There are many opportunities for businesses to sponsor the charity in a way that will be beneficial to your business. See the options below for further details.

Licensing agreements

Africa Foundation can give your company a licence to use the charity’s name and or/logo in selling a product or service. The company will promote sales of the product with a promise to the consumer that the charity will benefit financially from the sales of that product. Such promotions will usually act as a buying incentive to the consumer and so help to boost sales of that product.

A wide range of commercial products, the best-known being Christmas cards, is commonly marketed under this type of agreement. The charity typically takes no active part in the product marketing – it is simply selling to the company, in return for payments, a limited right to the use of the charity name.
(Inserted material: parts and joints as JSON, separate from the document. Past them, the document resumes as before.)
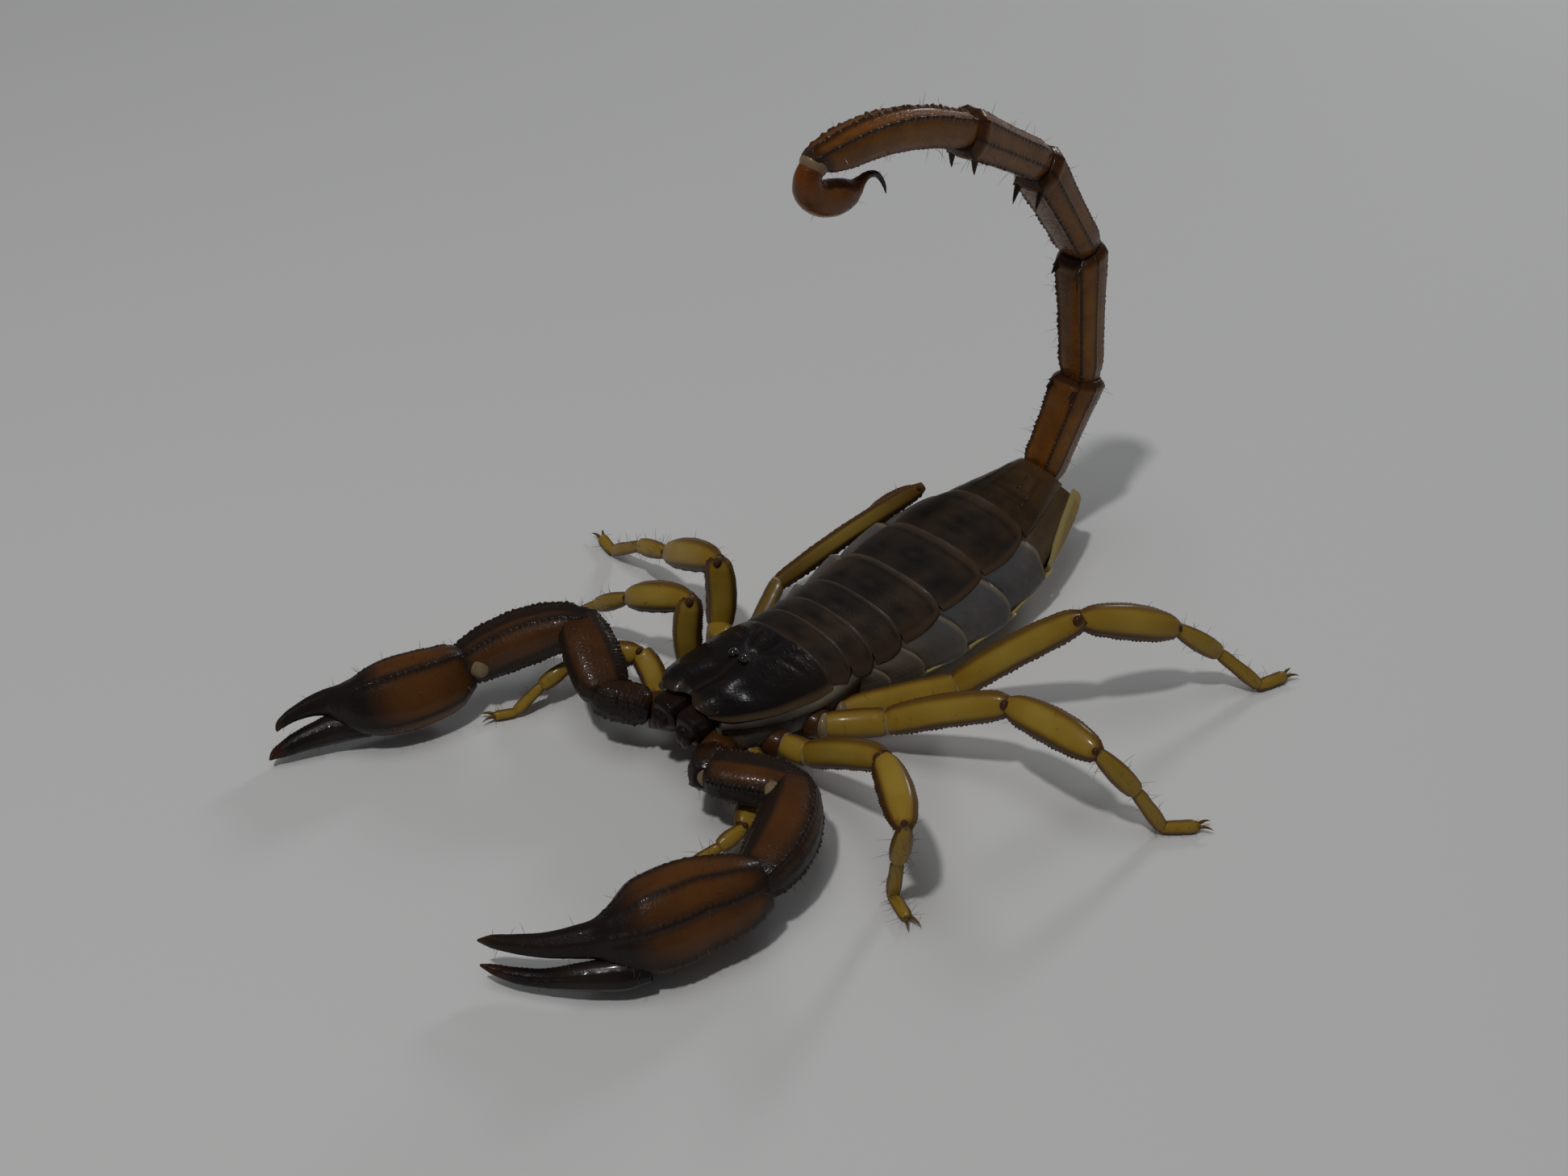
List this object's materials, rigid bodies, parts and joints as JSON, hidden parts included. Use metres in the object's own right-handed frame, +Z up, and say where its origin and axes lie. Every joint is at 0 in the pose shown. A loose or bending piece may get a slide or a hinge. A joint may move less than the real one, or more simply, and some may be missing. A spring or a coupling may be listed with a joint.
{
  "type": "flinders ranges scorpion",
  "caption": "Life-size still model of a desert burrowing scorpion in an alert pose: claws forward, legs spread, keeled tail arched over the back.",
  "frame": {"origin": "on the floor below the middle of the trunk, at the mount floor_datum", "axes": "+Z up from the floor, -Y toward the head, +X toward the animal's left side"},
  "size_m": [0.064, 0.0755, 0.05],
  "materials": {
    "shell": "near-black glossy head shield",
    "back_plates": "dark brown-grey back plates with paler rims",
    "membrane": "wet blue-grey side skin and belly",
    "amber_tail": "amber-brown tail with darker ridges",
    "red_brown": "red-brown sting bulb with a dark point",
    "ochre_legs": "ochre-yellow legs with darker joints",
    "orange_brown": "orange-brown claw arms with black ridges",
    "black_finger": "black finger with a dark red tip",
    "eye": "polished black eyes"
  },
  "bodies": {
    "root": {"belly": "membrane", "carapace": "shell", "chelicera_left": "shell", "chelicera_right": "shell", "eye_left": "eye", "eye_right": "eye", "leg_left_1_femur": "ochre_legs", "leg_left_1_foot": "ochre_legs", "leg_left_1_patella": "ochre_legs", "leg_left_2_femur": "ochre_legs", "leg_left_2_foot": "ochre_legs", "leg_left_2_patella": "ochre_legs", "leg_left_3_femur": "ochre_legs", "leg_left_3_foot": "ochre_legs", "leg_left_3_patella": "ochre_legs", "leg_left_4_femur": "ochre_legs", "leg_left_4_foot": "ochre_legs", "leg_left_4_patella": "ochre_legs", "leg_right_1_femur": "ochre_legs", "leg_right_1_foot": "ochre_legs", "leg_right_1_patella": "ochre_legs", "leg_right_2_femur": "ochre_legs", "leg_right_2_foot": "ochre_legs", "leg_right_2_patella": "ochre_legs", "leg_right_3_femur": "ochre_legs", "leg_right_3_foot": "ochre_legs", "leg_right_3_patella": "ochre_legs", "leg_right_4_femur": "ochre_legs", "leg_right_4_foot": "ochre_legs", "leg_right_4_patella": "ochre_legs", "metasoma_1": "amber_tail", "metasoma_2": "amber_tail", "metasoma_3": "amber_tail", "metasoma_4": "amber_tail", "metasoma_5": "amber_tail", "palp_left_femur": "orange_brown", "palp_left_finger": "black_finger", "palp_left_manus": "orange_brown", "palp_left_patella": "orange_brown", "palp_left_trochanter": "orange_brown", "palp_right_femur": "orange_brown", "palp_right_finger": "black_finger", "palp_right_manus": "orange_brown", "palp_right_patella": "orange_brown", "palp_right_trochanter": "orange_brown", "pecten_left": "ochre_legs", "pecten_right": "ochre_legs", "prosoma_underside": "orange_brown", "telson": "red_brown", "tergite_1": "back_plates", "tergite_2": "back_plates", "tergite_3": "back_plates", "tergite_4": "back_plates", "tergite_5": "back_plates", "tergite_6": "back_plates", "tergite_7": "back_plates"}
  },
  "joints": []
}
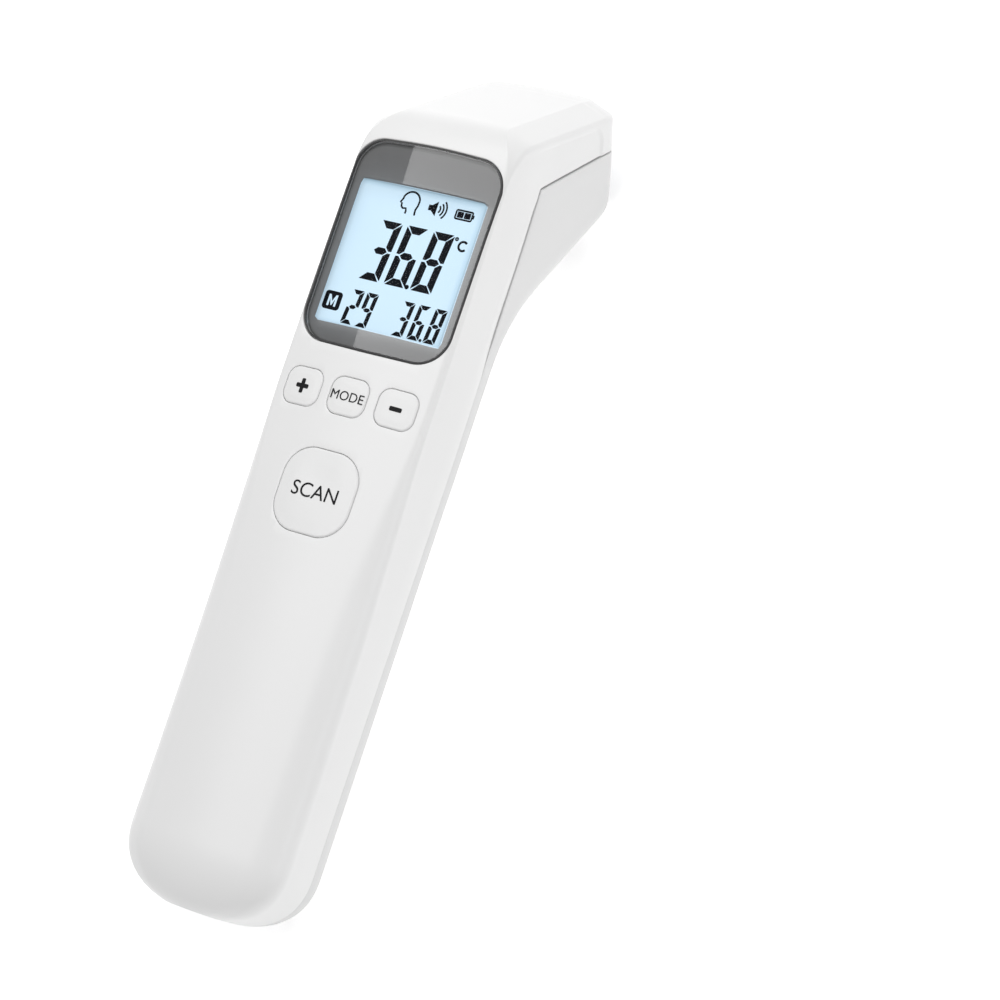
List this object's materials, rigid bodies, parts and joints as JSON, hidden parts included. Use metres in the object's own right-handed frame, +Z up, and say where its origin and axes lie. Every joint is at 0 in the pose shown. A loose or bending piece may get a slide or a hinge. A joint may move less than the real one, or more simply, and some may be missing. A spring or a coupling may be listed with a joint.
{
  "type": "digital thermometer",
  "caption": "Handheld infrared forehead thermometer with a slim curved handle, large tinted display, rounded push buttons and an angled sensing head.",
  "frame": {"origin": "on the floor, under the middle of the thermometer as it lies on its back", "axes": "+X to the user's right, +Y along the handle towards the head, +Z up, out of the display side"},
  "size_m": [0.0394, 0.1932, 0.0466],
  "materials": {
    "white_shell": "satin white injection moulding",
    "white_inner": "matt white",
    "button": "satin white keys with dark printed legends",
    "lens": "polished, black printed border round a clear window",
    "display": "pale blue backlit liquid crystal",
    "light_guide": "frosted",
    "led": "translucent",
    "rubber": "striped conductive rubber",
    "board": "green solder mask",
    "black_part": "matt black",
    "switch_stem": "matt black",
    "capacitor": "dark sleeve",
    "battery": "plain dark sleeve with a bright end",
    "nickel": "nickel plated",
    "steel": "zinc plated",
    "chrome": "polished reflector",
    "filter": "dark infrared filter",
    "grey_part": "matt grey",
    "ribbon": "flat cable",
    "foam": "soft foam",
    "red_wire": "red insulation",
    "black_wire": "black insulation"
  },
  "bodies": {
    "body": {"backlight_led": "led", "battery_left": "battery", "battery_right": "battery", "battery_tray": "white_inner", "board_screw_1": "steel", "board_screw_2": "steel", "board_screw_3": "steel", "board_screw_4": "steel", "bridge_plate": "nickel", "bridge_spring": "nickel", "buzzer": "black_part", "capacitor": "capacitor", "case_screw_low_left": "steel", "case_screw_low_right": "steel", "case_screw_top_left": "steel", "case_screw_top_right": "steel", "controller_chip": "black_part", "crystal": "steel", "display_lens": "lens", "front_cover": "white_shell", "lcd_backlight": "light_guide", "lcd_frame": "white_inner", "lcd_glass": "display", "main_board": "board", "memory_chip": "black_part", "minus_switch": "black_part", "mode_switch": "black_part", "negative_contact": "nickel", "negative_lead": "black_wire", "negative_spring": "nickel", "plus_switch": "black_part", "positive_contact": "nickel", "positive_lead": "red_wire", "rear_cover": "white_shell", "scan_switch": "black_part", "sensor_bezel": "grey_part", "sensor_board": "board", "sensor_cone": "chrome", "sensor_holder": "white_inner", "sensor_ribbon": "ribbon", "thermopile_can": "steel", "thermopile_window": "filter", "zebra_strip": "rubber"},
    "battery_door": {"battery_door": "white_shell", "door_foam": "foam"},
    "scan_button": {"scan_button": "button", "scan_plunger": "switch_stem"},
    "plus_button": {"plus_button": "button", "plus_plunger": "switch_stem"},
    "mode_button": {"mode_button": "button", "mode_plunger": "switch_stem"},
    "minus_button": {"minus_button": "button", "minus_plunger": "switch_stem"}
  },
  "joints": [
    {"name": "scan_press", "type": "slide", "parent": "body", "child": "scan_button", "axis": [0, 0.1626, -0.9867], "range_m": [0, 0.0006], "stiffness_N_per_m": 3200, "springref_m": -0.0001},
    {"name": "plus_press", "type": "slide", "parent": "body", "child": "plus_button", "axis": [0, 0.1626, -0.9867], "range_m": [0, 0.0005], "stiffness_N_per_m": 3200, "springref_m": -0.0001},
    {"name": "mode_press", "type": "slide", "parent": "body", "child": "mode_button", "axis": [0, 0.1626, -0.9867], "range_m": [0, 0.0005], "stiffness_N_per_m": 3200, "springref_m": -0.0001},
    {"name": "minus_press", "type": "slide", "parent": "body", "child": "minus_button", "axis": [0, 0.1626, -0.9867], "range_m": [0, 0.0005], "stiffness_N_per_m": 3200, "springref_m": -0.0001},
    {"name": "battery_door_slide", "type": "slide", "parent": "body", "child": "battery_door", "axis": [0, -0.9867, -0.1626], "range_m": [0, 0.012]}
  ]
}
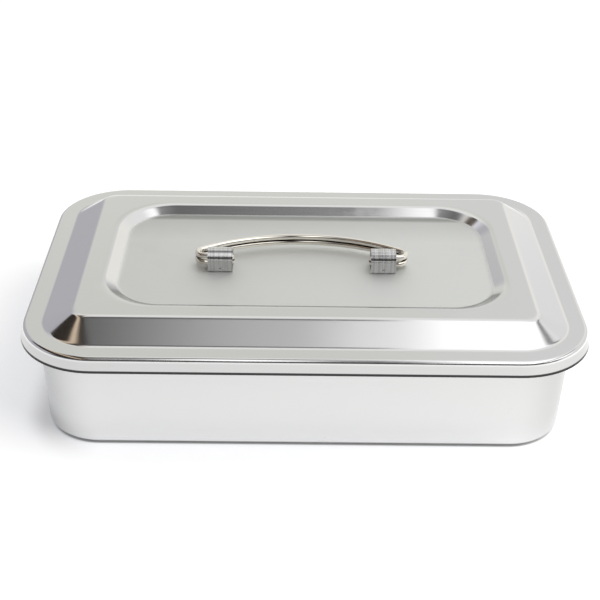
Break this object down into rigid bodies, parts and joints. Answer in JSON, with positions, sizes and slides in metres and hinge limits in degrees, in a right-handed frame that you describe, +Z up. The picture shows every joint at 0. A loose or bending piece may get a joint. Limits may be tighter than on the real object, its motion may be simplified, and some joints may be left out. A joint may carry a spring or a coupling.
{
  "type": "sterilization container",
  "caption": "Rectangular stainless instrument tray with a drop-on pressed lid; a folding wire bail in welded strap clips lifts the lid.",
  "frame": {"origin": "on the table, under the centre of the closed container", "axes": "+X along the length to the right, +Y to the back, where the bail is folded, +Z up"},
  "size_m": [0.304, 0.204, 0.0774],
  "materials": {
    "tray_steel": "satin",
    "lid_steel": "satin",
    "clip_steel": "brushed",
    "wire_steel": "polished"
  },
  "bodies": {
    "tray_body": {"tray": "tray_steel"},
    "lid_body": {"lid": "lid_steel", "left_clip": "clip_steel", "right_clip": "clip_steel"},
    "bail_body": {"bail_handle": "wire_steel"}
  },
  "joints": [
    {"name": "lid_lift", "type": "slide", "parent": "tray_body", "child": "lid_body", "axis": [0, 0, 1], "range_m": [0, 0.08]},
    {"name": "bail_swing", "type": "hinge", "parent": "lid_body", "child": "bail_body", "pos_m": [-0.002, -0.0105, 0.07038], "axis": [1, 0, 0], "range_deg": [0, 180]}
  ]
}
Joint promotional agreements

In this type of agreement the image of the charity plays an integral part in the marketing of the company’s image, product or service. This is the basis of cause-related marketing. The agreement often envisages the building up of a long-term relationship between the charity and the company. The company’s aim is to build an image of it as a socially responsible organisation. It seeks to achieve this by creating, through marketing and publicity, a link in people’s minds between itself and the cause the charity represents. Its underlying aim is still, of course, to improve its financial performance for shareholders. The benefits for the charity might again include sales-linked payments from specific promotions, but it also hopes to benefit from the raised awareness of itself, its work and its funding needs that can result from increased exposure in the media. As part of the agreement the charity might also receive specified benefits in kind – goods, services, facilities or expertise provided to it by the company.

Sponsorship agreements

Under this type of agreement a company is in effect paying a charity to publicise the company and the fact that it has contributed to the charity. The company agrees to meet some or all of the costs of, for instance, one of the charity’s publications, fund-raising events or projects. In return the charity will publicly acknowledge the company’s contribution. The company again hopes that its visible association with, and financial support for, a charitable cause will improve its image, or promote and sell its products. The charity benefits from the sponsorship payments and, it hopes, from increased exposure of its name and cause in the company’s own advertising of its support for the charity.